Leia mais: MP 936 autorizou o corte de salários e a suspensão de contratos de trabalho durante a pandemia
Outra situação denunciada por muitas domésticas à Fenatrad foi a demissão e posterior contração apenas por diárias, mas somente uma ou duas vezes por semana, para que não se caracterizasse o vínculo empregatício. Era a utilização de uma artimanha que, de acordo com Luiza, se tornou legalizada pela reforma Trabalhista, com o contrato intermitente.
O contrato intermitente, modalidade instituída pela reforma Trabalhista do golpista Michel Temer (MDB-SP), libera os patrões a chamar os trabalhadores e as trabalhadoras a prestar serviços uma ou duas vezes por semana ou só nos fins de semana. O trabalhador pode ganhar menos de um salário mínimo por mês, dependendo do salário e de quantas vezes for convocado pelo patrão. Muitos sequer conseguem renda para manter a família, muito menos contribuir com o Instituto Nacional do Seguro Social (INSS) todos os meses.
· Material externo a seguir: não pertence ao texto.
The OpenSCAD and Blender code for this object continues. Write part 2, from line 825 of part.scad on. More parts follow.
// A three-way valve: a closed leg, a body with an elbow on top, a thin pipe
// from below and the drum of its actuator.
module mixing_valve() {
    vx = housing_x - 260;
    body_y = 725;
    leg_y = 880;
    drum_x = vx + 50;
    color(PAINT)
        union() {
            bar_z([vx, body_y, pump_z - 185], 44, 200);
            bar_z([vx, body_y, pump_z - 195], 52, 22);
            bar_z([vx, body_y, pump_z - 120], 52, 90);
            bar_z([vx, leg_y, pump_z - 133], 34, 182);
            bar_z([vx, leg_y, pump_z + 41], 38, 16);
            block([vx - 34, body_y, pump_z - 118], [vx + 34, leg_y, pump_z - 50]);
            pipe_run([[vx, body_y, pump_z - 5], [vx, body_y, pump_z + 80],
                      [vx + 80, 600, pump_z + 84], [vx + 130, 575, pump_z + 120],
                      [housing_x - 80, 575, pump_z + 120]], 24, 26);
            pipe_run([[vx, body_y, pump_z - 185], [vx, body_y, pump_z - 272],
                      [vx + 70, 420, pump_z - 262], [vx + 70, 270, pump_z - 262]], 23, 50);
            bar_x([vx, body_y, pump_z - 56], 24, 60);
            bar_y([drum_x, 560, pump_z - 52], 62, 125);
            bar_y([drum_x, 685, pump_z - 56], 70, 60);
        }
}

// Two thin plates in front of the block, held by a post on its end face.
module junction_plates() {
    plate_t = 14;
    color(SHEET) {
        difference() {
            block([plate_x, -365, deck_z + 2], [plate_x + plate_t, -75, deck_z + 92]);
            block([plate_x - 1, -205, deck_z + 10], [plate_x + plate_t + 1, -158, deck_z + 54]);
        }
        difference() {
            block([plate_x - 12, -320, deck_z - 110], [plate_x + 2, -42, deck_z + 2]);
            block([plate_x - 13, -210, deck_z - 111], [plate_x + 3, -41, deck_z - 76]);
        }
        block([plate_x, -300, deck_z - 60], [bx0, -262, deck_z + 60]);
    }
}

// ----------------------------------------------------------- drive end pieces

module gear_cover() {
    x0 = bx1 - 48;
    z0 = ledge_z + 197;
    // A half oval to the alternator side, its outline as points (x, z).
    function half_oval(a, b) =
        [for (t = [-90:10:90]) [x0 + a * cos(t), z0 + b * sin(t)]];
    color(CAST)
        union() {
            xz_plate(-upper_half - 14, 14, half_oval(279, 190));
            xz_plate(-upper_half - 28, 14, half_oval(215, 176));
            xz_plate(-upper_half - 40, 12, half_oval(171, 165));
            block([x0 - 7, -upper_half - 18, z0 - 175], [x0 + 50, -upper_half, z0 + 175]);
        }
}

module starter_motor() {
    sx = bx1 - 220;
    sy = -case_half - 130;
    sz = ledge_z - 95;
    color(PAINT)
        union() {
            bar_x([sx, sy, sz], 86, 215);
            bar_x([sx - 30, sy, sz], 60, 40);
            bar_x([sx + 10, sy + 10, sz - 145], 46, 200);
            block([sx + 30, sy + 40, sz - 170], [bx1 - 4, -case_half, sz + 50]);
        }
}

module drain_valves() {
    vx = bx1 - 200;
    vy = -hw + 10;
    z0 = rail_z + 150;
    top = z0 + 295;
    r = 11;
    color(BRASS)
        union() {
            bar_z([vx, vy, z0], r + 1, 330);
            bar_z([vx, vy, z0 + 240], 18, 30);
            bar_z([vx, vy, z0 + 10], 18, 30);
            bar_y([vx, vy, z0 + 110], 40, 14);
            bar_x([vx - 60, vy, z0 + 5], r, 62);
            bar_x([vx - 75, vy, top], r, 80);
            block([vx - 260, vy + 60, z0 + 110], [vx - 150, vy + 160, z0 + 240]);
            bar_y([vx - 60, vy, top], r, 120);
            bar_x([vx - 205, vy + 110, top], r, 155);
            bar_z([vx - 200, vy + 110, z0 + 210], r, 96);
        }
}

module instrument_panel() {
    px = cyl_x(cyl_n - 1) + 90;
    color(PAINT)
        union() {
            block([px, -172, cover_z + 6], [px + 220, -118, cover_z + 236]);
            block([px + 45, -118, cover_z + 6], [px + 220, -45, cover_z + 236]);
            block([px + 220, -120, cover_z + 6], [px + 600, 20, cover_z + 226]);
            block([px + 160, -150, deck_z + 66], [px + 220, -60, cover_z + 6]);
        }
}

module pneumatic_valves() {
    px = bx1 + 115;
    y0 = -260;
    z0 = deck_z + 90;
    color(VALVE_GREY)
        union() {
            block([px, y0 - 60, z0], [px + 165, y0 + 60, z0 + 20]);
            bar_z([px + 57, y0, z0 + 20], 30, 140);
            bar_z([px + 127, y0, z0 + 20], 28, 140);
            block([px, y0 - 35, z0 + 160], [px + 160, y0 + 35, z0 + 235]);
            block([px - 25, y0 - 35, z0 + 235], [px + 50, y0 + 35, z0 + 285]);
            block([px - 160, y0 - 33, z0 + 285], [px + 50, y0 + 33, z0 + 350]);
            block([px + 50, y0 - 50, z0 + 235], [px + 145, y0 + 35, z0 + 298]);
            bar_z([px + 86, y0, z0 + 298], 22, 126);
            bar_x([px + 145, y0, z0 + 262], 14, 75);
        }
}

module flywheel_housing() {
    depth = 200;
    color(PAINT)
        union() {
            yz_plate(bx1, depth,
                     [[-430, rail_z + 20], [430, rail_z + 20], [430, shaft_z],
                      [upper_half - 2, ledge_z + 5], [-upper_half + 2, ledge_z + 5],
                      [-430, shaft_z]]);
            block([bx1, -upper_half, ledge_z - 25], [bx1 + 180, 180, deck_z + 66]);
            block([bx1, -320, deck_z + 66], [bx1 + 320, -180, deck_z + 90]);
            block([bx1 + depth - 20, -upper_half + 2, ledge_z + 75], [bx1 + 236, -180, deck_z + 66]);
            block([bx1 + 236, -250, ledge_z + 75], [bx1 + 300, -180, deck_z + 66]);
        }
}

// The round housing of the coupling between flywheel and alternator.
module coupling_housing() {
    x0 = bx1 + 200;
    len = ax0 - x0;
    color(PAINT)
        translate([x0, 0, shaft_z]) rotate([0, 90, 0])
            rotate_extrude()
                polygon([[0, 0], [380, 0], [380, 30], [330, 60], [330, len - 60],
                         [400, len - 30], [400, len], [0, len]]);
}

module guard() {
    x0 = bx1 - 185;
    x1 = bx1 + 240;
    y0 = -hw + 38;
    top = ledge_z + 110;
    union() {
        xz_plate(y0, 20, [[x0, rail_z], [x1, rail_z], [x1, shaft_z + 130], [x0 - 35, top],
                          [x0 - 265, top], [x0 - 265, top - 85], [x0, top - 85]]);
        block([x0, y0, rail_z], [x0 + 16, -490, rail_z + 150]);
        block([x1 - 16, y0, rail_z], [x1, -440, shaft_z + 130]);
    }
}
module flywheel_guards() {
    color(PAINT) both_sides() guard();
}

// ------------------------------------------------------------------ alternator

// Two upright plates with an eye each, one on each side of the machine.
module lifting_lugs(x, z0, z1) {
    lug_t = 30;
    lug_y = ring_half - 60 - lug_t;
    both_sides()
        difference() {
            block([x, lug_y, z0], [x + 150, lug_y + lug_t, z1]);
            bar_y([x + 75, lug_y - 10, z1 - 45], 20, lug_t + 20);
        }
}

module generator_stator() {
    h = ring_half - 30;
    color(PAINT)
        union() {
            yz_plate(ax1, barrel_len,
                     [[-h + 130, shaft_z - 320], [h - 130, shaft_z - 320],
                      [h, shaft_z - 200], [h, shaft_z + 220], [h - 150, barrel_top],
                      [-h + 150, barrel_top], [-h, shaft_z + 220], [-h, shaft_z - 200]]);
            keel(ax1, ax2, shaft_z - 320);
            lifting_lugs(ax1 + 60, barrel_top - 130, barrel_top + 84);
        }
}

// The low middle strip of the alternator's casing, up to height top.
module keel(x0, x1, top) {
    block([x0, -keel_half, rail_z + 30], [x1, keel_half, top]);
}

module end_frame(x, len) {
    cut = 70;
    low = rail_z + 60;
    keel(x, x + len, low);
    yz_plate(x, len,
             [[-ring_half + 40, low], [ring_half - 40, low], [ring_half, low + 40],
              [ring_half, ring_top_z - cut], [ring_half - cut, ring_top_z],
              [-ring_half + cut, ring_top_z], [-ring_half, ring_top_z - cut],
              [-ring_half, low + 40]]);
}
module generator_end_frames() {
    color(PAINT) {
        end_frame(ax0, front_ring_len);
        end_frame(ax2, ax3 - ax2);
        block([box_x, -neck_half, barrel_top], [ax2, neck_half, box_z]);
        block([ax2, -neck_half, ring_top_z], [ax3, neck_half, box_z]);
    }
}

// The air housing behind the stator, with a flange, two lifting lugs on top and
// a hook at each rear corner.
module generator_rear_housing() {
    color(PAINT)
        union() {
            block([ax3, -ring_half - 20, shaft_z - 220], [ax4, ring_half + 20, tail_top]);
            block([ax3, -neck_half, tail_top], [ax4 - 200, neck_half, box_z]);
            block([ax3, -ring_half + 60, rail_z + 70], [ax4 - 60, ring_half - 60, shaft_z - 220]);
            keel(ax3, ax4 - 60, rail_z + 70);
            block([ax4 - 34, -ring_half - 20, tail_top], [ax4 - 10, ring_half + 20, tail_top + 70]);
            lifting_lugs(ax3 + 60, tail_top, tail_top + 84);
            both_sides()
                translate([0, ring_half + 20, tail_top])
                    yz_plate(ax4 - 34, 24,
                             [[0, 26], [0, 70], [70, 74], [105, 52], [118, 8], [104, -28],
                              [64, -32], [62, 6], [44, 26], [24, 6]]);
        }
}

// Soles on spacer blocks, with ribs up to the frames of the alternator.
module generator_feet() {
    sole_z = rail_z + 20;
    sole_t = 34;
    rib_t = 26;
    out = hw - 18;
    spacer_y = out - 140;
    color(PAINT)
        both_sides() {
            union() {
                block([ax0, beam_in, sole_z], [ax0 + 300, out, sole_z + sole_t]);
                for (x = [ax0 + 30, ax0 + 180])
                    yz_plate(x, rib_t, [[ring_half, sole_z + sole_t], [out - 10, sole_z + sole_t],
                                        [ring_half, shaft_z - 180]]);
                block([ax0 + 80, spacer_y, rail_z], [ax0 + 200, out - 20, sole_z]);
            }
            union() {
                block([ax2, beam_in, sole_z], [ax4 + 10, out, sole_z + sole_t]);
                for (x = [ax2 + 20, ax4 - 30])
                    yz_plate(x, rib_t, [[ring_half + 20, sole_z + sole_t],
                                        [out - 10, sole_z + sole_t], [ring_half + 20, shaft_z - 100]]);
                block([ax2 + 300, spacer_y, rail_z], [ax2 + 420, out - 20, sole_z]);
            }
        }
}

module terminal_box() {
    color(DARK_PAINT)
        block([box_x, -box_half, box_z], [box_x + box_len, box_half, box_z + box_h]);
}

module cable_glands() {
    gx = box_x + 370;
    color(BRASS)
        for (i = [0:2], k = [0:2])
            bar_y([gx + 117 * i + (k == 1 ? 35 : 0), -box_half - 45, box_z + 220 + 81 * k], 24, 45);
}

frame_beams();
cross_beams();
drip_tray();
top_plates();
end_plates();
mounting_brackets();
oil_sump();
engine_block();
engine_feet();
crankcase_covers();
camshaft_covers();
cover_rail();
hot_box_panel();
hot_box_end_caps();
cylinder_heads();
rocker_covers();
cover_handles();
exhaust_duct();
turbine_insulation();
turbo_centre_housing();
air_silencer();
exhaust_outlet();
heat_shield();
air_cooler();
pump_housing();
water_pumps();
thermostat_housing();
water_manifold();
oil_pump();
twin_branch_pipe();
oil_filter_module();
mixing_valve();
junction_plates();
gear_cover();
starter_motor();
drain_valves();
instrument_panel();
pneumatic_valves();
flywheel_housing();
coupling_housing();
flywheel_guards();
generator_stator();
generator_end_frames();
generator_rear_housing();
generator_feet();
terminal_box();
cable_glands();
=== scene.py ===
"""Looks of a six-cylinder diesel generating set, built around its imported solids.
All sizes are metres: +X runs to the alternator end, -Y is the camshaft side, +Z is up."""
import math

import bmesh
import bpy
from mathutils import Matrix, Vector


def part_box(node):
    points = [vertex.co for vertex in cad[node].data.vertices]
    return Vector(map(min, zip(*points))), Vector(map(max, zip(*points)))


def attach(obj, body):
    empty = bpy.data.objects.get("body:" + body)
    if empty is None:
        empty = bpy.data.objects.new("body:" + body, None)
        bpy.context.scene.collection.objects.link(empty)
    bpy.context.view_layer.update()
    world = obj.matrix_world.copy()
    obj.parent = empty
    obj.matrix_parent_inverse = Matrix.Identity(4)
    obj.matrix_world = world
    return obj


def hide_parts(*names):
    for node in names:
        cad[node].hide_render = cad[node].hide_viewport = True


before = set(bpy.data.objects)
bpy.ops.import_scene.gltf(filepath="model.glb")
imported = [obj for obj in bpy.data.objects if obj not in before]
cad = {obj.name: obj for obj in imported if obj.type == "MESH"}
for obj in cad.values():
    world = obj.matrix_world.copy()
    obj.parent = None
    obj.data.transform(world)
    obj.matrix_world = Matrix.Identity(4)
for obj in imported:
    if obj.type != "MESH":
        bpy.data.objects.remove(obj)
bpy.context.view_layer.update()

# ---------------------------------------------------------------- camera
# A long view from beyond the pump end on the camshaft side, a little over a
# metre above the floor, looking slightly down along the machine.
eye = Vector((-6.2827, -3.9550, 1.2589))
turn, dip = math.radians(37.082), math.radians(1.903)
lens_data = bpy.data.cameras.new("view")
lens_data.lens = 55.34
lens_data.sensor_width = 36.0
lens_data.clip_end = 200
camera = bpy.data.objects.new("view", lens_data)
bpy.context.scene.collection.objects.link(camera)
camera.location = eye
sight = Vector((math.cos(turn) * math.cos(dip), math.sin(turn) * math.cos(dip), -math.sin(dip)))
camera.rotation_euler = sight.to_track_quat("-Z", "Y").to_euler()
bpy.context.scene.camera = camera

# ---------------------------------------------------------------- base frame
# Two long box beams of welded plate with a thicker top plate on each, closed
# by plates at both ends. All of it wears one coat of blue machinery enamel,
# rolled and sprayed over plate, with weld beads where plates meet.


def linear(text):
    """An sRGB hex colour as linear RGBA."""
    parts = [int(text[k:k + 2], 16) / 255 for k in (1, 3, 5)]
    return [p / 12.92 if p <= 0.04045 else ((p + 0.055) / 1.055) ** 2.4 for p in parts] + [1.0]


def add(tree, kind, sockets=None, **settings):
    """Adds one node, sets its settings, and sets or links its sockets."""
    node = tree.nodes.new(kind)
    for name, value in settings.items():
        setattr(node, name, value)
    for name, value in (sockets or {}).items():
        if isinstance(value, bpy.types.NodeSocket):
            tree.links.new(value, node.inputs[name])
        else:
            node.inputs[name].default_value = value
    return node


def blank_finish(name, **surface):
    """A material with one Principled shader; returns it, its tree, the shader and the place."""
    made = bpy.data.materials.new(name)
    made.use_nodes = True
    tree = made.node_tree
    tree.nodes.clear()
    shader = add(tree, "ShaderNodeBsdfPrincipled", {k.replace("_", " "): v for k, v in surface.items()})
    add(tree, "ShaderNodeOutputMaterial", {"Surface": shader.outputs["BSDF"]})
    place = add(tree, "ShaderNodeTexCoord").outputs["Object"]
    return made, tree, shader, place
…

O retrocesso de uma década, relatado pela Cepal/ONU, de acordo com Luiza é consequência dos impactos da pandemia, mas ela afirma que as reformas Trabalhista e previdenciária, somadas à crise econômica do país, também ajudaram a precarizar ainda mais as relações de trabalho das mulheres e a encolher o mercado de trabalho para elas.
Sem trabalho, sem renda
Na pandemia, aumentou o peso da responsabilidade familiar que tradicionalmente recai mulheres. Para piorar a situação, muitas tiveram de enfrentar o desemprego ou a redução e até mesmo a perda de renda, que para muitas mulheres é a única forma de garantir o orçamento de casa.
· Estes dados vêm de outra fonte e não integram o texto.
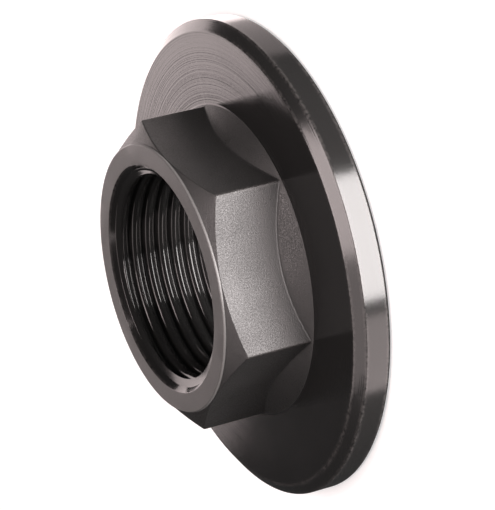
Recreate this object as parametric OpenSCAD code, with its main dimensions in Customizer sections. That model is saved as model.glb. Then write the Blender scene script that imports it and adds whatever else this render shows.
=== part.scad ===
// Flanged back nut for a threaded tank or tap connector, moulded in one piece.
// A hexagon for the spanner stands on a wide round flange, and a parallel pipe thread
// runs right through. The nut stands on the flange's seat: the origin is the centre of
// the seat, +Z points along the thread to the hexagon's end face, and a corner of the
// hexagon lies on +X.

/* [Thread] */
// Diameter at the roots of the thread's grooves
thread_major_d = 26.44; // [22:0.02:29]
// Distance from one crest of the thread to the next
thread_pitch = 1.814; // [1:0.001:2.309]
// How far the thread's crests are cut back from their full height
crest_cut = 0.39; // [0:0.01:0.5]
// How much wider than the roots each mouth is countersunk, all round
mouth_margin = 0.8; // [0.2:0.01:1.2]
// Slope of the countersink, measured from the end face
mouth_angle = 30; // [15:1:60]

/* [Hexagon] */
// Width across the flats, which is the spanner size
hex_af = 33; // [31.5:0.5:46]
// Height of the whole nut, from the seat to the end face
nut_h = 14.7; // [10:0.1:25]
// How far the edge of the round end ring lies inside the flats
ring_inset = 0.05; // [0.05:0.05:1]
// How far the end ring stands above the chamfer on the hexagon's corners
ring_h = 0.35; // [0.1:0.05:0.8]
// Slope of that chamfer, measured from the end face
corner_angle = 30; // [15:1:45]

/* [Flange] */
// Outer diameter of the flange
flange_d = 59; // [50:0.5:80]
// Thickness of the flange
flange_t = 4.3; // [3:0.1:6]
// Width of the bevel between the flange's face and its rim
bevel_w = 1.35; // [0.2:0.05:4]
// Height of that bevel
bevel_h = 1; // [0.2:0.05:2]
// Size of the small chamfer where the rim meets the seat
seat_edge = 0.4; // [0.1:0.05:0.8]

/* [Collar] */
// How far the foot of the conical collar stands outside the hexagon's corners
collar_margin = 0.2; // [0.05:0.05:2]
// Slope of the collar, measured from the flange's face
collar_angle = 38; // [25:1:55]

/* [Hidden] */

// A pipe thread's flanks slope by this angle, and these shares of its pitch are its full depth
// and the radius of the round at the root of each groove
FLANK_ANGLE = 27.5;
DEPTH_PER_PITCH = 0.6403;
ROUND_PER_PITCH = 0.1373;
thread_minor_d = thread_major_d - 2 * (DEPTH_PER_PITCH * thread_pitch - crest_cut);
mouth_d = thread_major_d + 2 * mouth_margin;
mouth_depth = (mouth_d - thread_minor_d) / 2 * tan(mouth_angle);
groove_count = floor((nut_h - 2 * mouth_depth) / thread_pitch);

hex_ac = hex_af / cos(30);
ring_d = hex_af - 2 * ring_inset;
collar_d = hex_ac + 2 * collar_margin;

// Cuts reach this far past the surfaces they open, and joined solids this far into each other
OVERLAP = 0.5;

// Rounds are drawn with this many sides
$fn = 128;

// Flange with its bevelled rim and its broken seat edge
module flange() {
    r = flange_d / 2;
    rotate_extrude()
        polygon([
            [0, 0],
            [r - seat_edge, 0],
            [r, seat_edge],
            [r, flange_t - bevel_h],
            [r - bevel_w, flange_t],
            [0, flange_t]
        ]);
}

// Cone that fills the corner between the flats and the flange
module collar() {
    top_d = hex_af - 2 * OVERLAP;
    rise = (collar_d - top_d) / 2 * tan(collar_angle);
    translate([0, 0, flange_t])
        cylinder(h = rise, d1 = collar_d, d2 = top_d);
}

// Hexagon prism, with its corners turned down around the raised end ring
module hexagon() {
    envelope_r = hex_ac / 2 + OVERLAP;
    ring_foot = nut_h - ring_h;
    drop = (envelope_r - ring_d / 2) * tan(corner_angle);
    intersection() {
        cylinder(h = nut_h, d = hex_ac, $fn = 6);
        rotate_extrude()
            polygon([
                [0, 0],
                [envelope_r, 0],
                [envelope_r, ring_foot - drop],
                [ring_d / 2, ring_foot],
                [ring_d / 2, nut_h],
                [0, nut_h]
            ]);
    }
}

// Countersink of one mouth, cut from an end face at z = 0 down along -Z
module mouth_cut() {
    past = OVERLAP / tan(mouth_angle);
    translate([0, 0, -mouth_depth])
        cylinder(h = mouth_depth + OVERLAP, d1 = thread_minor_d, d2 = mouth_d + 2 * past);
}

// One ring-shaped groove with the section of the thread. Two flats stand in for the round root
module thread_groove() {
    crest_r = thread_minor_d / 2;
    root_r = thread_major_d / 2;
    root_round = ROUND_PER_PITCH * thread_pitch;
    round_start_r = root_r - root_round * (1 - sin(FLANK_ANGLE));
    round_w = root_round * cos(FLANK_ANGLE);
    crest_w = round_w + (round_start_r - crest_r) * tan(FLANK_ANGLE);
    rotate_extrude()
        polygon([
            [crest_r - OVERLAP, -crest_w],
            [crest_r, -crest_w],
            [round_start_r, -round_w],
            [root_r, 0],
            [round_start_r, round_w],
            [crest_r, crest_w],
            [crest_r - OVERLAP, crest_w]
        ]);
}

// Bore at the thread's crests with the grooves in its wall, open through both countersunk mouths
module threaded_bore() {
    translate([0, 0, -OVERLAP])
        cylinder(h = nut_h + 2 * OVERLAP, d = thread_minor_d);
    for (i = [0 : groove_count - 1])
        translate([0, 0, nut_h / 2 + (i - (groove_count - 1) / 2) * thread_pitch])
            thread_groove();
    translate([0, 0, nut_h])
        mouth_cut();
    mirror([0, 0, 1])
        mouth_cut();
}

// The whole nut is one moulding
module back_nut() {
    color([0.13, 0.125, 0.12])
        difference() {
            union() {
                flange();
                collar();
                hexagon();
            }
            threaded_bore();
        }
}

back_nut();
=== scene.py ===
# %% [markdown]
# A back nut is the flanged plastic nut that clamps a threaded tail to the wall of a tank.
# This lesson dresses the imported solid: the same nut again, with soft moulded edges,
# a real helical thread and the finishes of black glass-filled nylon.

import math

import bmesh
import bpy
from mathutils import Matrix, Vector


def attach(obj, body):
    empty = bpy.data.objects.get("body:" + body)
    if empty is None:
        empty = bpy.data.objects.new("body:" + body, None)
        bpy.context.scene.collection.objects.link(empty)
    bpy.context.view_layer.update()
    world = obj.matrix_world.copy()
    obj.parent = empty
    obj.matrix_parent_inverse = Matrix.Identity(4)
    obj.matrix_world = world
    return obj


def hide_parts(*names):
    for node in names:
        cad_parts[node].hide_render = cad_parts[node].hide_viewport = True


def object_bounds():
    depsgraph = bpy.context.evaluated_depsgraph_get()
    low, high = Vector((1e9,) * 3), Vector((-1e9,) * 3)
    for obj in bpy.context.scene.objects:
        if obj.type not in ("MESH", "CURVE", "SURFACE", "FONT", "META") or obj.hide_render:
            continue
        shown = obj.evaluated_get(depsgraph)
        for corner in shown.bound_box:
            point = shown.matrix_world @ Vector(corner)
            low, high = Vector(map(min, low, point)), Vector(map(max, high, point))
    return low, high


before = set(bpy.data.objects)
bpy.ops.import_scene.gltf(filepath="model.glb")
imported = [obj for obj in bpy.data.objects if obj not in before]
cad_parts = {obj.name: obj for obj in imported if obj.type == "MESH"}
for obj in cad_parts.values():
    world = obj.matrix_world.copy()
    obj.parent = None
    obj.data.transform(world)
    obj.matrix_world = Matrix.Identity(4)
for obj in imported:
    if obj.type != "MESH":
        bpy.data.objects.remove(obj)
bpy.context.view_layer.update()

# %% [markdown]
# The sizes are those of the solid, in metres. The thread is a G 3/4 pipe thread:
# its grooves are rounded at the crests and at the roots, with flanks 55 degrees apart.
# A standard fixes its full depth and its round root as shares of the pitch.

# %% Sizes
MM = 0.001
THREAD_MAJOR_R = 13.22 * MM
THREAD_PITCH = 1.814 * MM
DEPTH_PER_PITCH = 0.6403
ROUND_PER_PITCH = 0.1373
CREST_CUT = 0.39 * MM
THREAD_MINOR_R = THREAD_MAJOR_R - DEPTH_PER_PITCH * THREAD_PITCH + CREST_CUT
MOUTH_R = THREAD_MAJOR_R + 0.8 * MM
FLAT_R = 16.5 * MM
NUT_H = 14.7 * MM
RING_R = FLAT_R - 0.05 * MM
RING_H = 0.35 * MM
CORNER_SLOPE = math.radians(30)
FLANGE_R = 29.5 * MM
FLANGE_T = 4.3 * MM
BEVEL_W = 1.35 * MM
BEVEL_H = 1.0 * MM
SEAT_EDGE = 0.4 * MM
COLLAR_SLOPE = math.radians(38)
CORNER_R = FLAT_R / math.cos(math.radians(30))
COLLAR_R = CORNER_R + 0.2 * MM
print("thread crest radius in mm:", round(THREAD_MINOR_R / MM, 3))

# %% [markdown]
# No moulded edge is sharp. A Bevel modifier could round them all, but where the widths
# differ each edge needs a weight of its own. Here each corner of the nut's outline gets a
# small round before anything is turned, and where two corners are closer than their
# rounds need, both rounds shrink to fit.

# %% Round the corners of an outline
ROUND_STEPS = 5
ROOM_SHARE = 0.48


def rounded(points, radii):
    """The outline through points, each corner swapped for an arc of ROUND_STEPS + 1 points."""
    corners = [Vector(p) for p in points]
    outline = [corners[0]]
    for i in range(1, len(corners) - 1):
        before, here, after = corners[i - 1], corners[i], corners[i + 1]
        to_before = before - here
        to_after = after - here
        half_angle = to_before.angle(to_after) / 2
        room = ROOM_SHARE * min(to_before.length, to_after.length)
        reach = min(radii[i] / math.tan(half_angle), room)
        radius = reach * math.tan(half_angle)
        bisector = (to_before.normalized() + to_after.normalized()).normalized()
        centre = here + bisector * (radius / math.sin(half_angle))
        start = here + to_before.normalized() * reach - centre
        end = here + to_after.normalized() * reach - centre
        sweep = start.angle(end)
        for k in range(ROUND_STEPS + 1):
            share = k / ROUND_STEPS
            weight_start = math.sin((1 - share) * sweep) / math.sin(sweep)
            weight_end = math.sin(share * sweep) / math.sin(sweep)
            outline.append(centre + start * weight_start + end * weight_end)
    outline.append(corners[-1])
    return outline


square_corner = rounded([(1, 0), (0, 0), (0, 1)], [0, 0.2, 0])
print("points in one rounded corner:", len(square_corner) - 2)

# %% [markdown]
# The hexagon is for the spanner. Going round the axis, its side moves in and out between
# the middle of a flat and a corner, and the corner itself is a small round. A function
# gives that distance for any angle, so no hexagon has to be drawn and bevelled.

# %% The hexagon's side
HEX_EDGE_R = 0.3 * MM
SIXTH = math.radians(60)


def side_distance(angle):
    """Distance from the axis to the hexagon's side at an angle, with its corners rounded."""
    from_flat = abs(angle % SIXTH - SIXTH / 2)
    arc_starts = math.atan((FLAT_R - HEX_EDGE_R) * math.tan(SIXTH / 2) / FLAT_R)
    if from_flat <= arc_starts:
        return FLAT_R / math.cos(from_flat)
    from_corner = SIXTH / 2 - from_flat
    centre = (FLAT_R - HEX_EDGE_R) / math.cos(SIXTH / 2)
    across = centre * math.sin(from_corner)
    return centre * math.cos(from_corner) + math.sqrt(HEX_EDGE_R**2 - across**2)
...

“Mudou significativamente. Muitas perderam o emprego, muitas eram informais e ficaram sem renda. E muitas outras passaram a trabalhar em casa, assumindo todas as responsabilidades domésticas, inclusive de cuidar em tempo integral dos filhos que não foram para escola por causa do isolamento”, diz Juneia Batista.
Luiza Batista, da Fenatrad, acrescenta também que muitas informais não tiveram acesso ao auxílio emergencial de R$ 600 (R$ 1.200 para mães solo) aprovado pelo Congresso Nacional para ajudar os trabalhadores desempregados e informais durante a pandemia e pagos pelo governo até dezembro do ano passado.
O não acesso ao auxilio, diz Luiza, agravou ainda mais a já fragilizada posição das mulheres. “Elas faziam apelos na federação, dizendo que o pedido de auxilio estava em análise e não era aprovado. E pediam uma indicação, uma oportunidade, qualquer chance de poder fazer uma ou duas diárias, para terem o que comer”.
Proposta da Cepal
De acordo com o relatório da Cepal, apresentado em Santiago, no Chile, no dia 10 de fevereiro, a proposta inclui os governos reativarem os setores mais impactados.
“Além de redinamizar as economias eles têm um potente efeito na recuperação do emprego das mulheres”, diz o documento.
Além disso, propõe aumentar investimentos em rede de cuidados e políticas públicas paras mulheres no que diz respeito à assistência. Ampliar creches, de acordo com a Cepal, é ampliar a participação das mulheres no mercado de trabalho.
A Cepal ainda destaca o setor de saúde, onde há maior estabilidade no emprego, mas da mesma forma, as condições de trabalho pioraram. “Diante da atual crise, as jornadas de trabalho se intensificam, e em alguns casos as pessoas ocupadas neste setor não contam com equipamentos de proteção suficientes, o que aumenta as possibilidades de contágio e também agudiza o estresse do pessoal”, diz o documento da Cepal.